-- start of Task material --

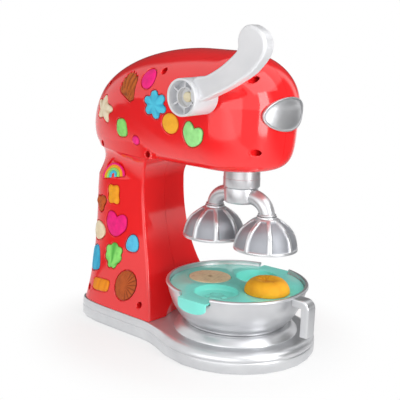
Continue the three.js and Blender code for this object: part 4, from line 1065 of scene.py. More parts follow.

-- end of Task material --
-- start of Task material --

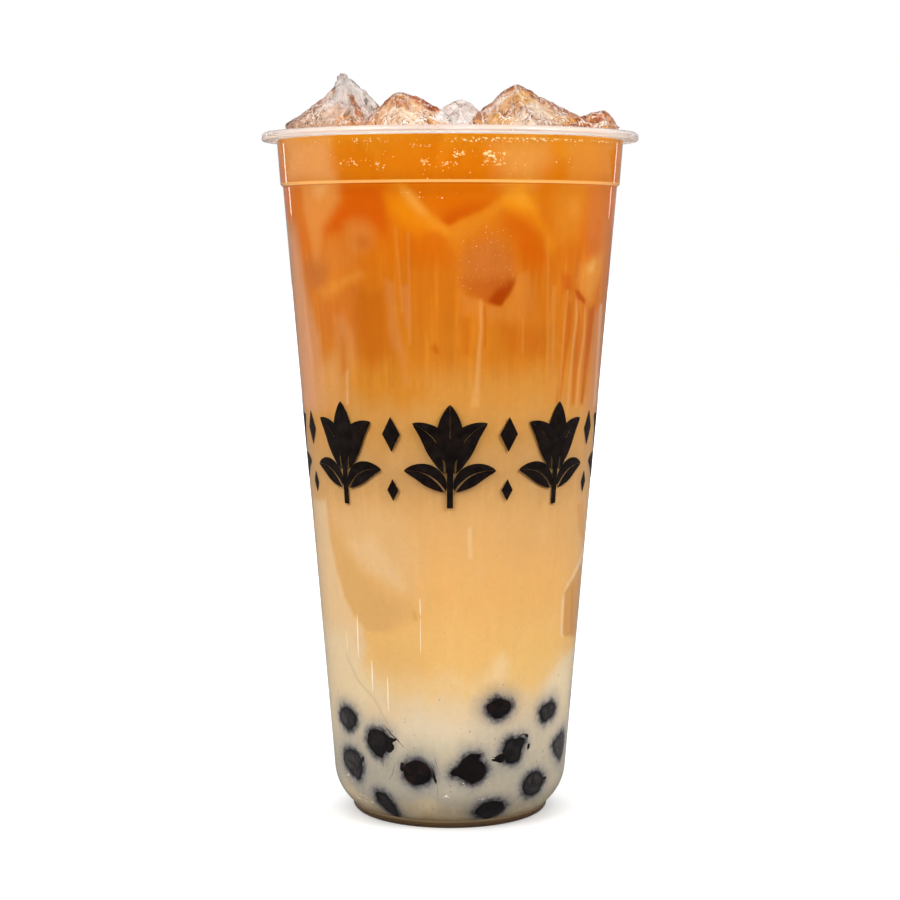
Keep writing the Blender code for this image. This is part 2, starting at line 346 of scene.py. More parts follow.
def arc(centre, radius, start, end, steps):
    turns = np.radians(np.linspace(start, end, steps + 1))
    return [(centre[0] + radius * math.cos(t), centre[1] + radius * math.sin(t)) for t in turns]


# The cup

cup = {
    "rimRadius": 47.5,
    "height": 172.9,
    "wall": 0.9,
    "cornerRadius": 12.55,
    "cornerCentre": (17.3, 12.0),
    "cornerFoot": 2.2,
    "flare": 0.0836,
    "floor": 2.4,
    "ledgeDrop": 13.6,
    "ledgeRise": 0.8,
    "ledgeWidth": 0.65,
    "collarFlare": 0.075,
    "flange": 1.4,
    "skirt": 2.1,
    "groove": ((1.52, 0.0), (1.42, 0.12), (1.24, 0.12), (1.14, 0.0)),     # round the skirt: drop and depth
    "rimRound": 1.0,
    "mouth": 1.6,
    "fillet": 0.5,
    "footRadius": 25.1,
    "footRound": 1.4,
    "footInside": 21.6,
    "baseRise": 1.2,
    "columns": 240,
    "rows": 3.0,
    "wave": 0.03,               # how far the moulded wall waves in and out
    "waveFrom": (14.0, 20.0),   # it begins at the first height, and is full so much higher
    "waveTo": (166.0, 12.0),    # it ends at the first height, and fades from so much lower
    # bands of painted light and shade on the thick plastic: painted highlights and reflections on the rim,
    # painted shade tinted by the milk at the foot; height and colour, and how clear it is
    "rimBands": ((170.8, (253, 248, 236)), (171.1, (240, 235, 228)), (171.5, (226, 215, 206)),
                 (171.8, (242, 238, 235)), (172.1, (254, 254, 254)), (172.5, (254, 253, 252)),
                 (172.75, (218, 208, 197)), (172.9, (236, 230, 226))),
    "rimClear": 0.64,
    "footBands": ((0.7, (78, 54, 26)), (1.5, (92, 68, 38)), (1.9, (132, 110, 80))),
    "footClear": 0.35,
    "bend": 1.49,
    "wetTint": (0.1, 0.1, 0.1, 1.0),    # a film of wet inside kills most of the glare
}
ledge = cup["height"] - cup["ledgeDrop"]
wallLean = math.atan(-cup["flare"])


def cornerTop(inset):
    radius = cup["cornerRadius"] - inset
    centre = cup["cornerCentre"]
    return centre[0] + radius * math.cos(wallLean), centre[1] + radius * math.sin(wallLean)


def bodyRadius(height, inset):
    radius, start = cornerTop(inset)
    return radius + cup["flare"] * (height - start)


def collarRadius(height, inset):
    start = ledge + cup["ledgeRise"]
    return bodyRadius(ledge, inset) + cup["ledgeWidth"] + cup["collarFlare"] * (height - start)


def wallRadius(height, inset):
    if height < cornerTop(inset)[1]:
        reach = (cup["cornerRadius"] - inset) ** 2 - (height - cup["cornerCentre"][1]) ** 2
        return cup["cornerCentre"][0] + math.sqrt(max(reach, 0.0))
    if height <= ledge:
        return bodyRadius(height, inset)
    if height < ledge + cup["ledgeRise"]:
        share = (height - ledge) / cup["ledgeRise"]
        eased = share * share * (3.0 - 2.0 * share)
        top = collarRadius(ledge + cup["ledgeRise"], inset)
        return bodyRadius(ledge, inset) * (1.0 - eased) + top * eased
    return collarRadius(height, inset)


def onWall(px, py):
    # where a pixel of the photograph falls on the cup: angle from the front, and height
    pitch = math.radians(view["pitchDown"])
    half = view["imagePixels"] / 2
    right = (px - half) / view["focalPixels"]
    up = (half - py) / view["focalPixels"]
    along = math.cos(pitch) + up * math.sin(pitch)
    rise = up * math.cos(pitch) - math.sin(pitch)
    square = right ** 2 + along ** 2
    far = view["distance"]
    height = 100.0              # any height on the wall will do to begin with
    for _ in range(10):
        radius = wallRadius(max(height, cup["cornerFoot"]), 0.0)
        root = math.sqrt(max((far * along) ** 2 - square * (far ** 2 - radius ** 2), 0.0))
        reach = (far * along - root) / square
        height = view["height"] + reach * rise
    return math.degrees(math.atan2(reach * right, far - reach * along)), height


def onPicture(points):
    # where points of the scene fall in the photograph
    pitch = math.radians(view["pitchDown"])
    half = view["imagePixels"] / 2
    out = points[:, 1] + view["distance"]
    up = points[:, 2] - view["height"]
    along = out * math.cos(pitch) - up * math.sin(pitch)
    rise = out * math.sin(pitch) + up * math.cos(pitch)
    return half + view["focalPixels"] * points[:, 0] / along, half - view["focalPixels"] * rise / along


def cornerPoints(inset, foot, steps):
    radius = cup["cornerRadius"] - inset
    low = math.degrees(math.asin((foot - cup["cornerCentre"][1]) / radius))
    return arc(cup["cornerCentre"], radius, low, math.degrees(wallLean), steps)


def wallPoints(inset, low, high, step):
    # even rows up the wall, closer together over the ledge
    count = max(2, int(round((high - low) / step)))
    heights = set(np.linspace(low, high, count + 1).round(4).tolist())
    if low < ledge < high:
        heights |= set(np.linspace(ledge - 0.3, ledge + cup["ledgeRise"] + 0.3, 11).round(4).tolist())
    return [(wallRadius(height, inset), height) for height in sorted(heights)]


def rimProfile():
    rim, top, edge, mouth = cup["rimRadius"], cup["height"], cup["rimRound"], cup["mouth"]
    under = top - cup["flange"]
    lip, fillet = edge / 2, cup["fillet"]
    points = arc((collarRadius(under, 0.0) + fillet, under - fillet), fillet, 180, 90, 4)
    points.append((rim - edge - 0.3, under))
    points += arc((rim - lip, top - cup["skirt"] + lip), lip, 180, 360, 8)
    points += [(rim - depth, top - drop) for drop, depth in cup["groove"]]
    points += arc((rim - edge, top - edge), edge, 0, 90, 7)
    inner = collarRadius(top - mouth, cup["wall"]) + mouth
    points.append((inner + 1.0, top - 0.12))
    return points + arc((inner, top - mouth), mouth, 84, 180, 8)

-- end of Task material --

Gather from the entries above all lines that include the string "parts".

Answer to the task ▸
Continue the three.js and Blender code for this object: part 4, from line 1065 of scene.py. More parts follow.
Keep writing the Blender code for this image. This is part 2, starting at line 346 of scene.py. More parts follow.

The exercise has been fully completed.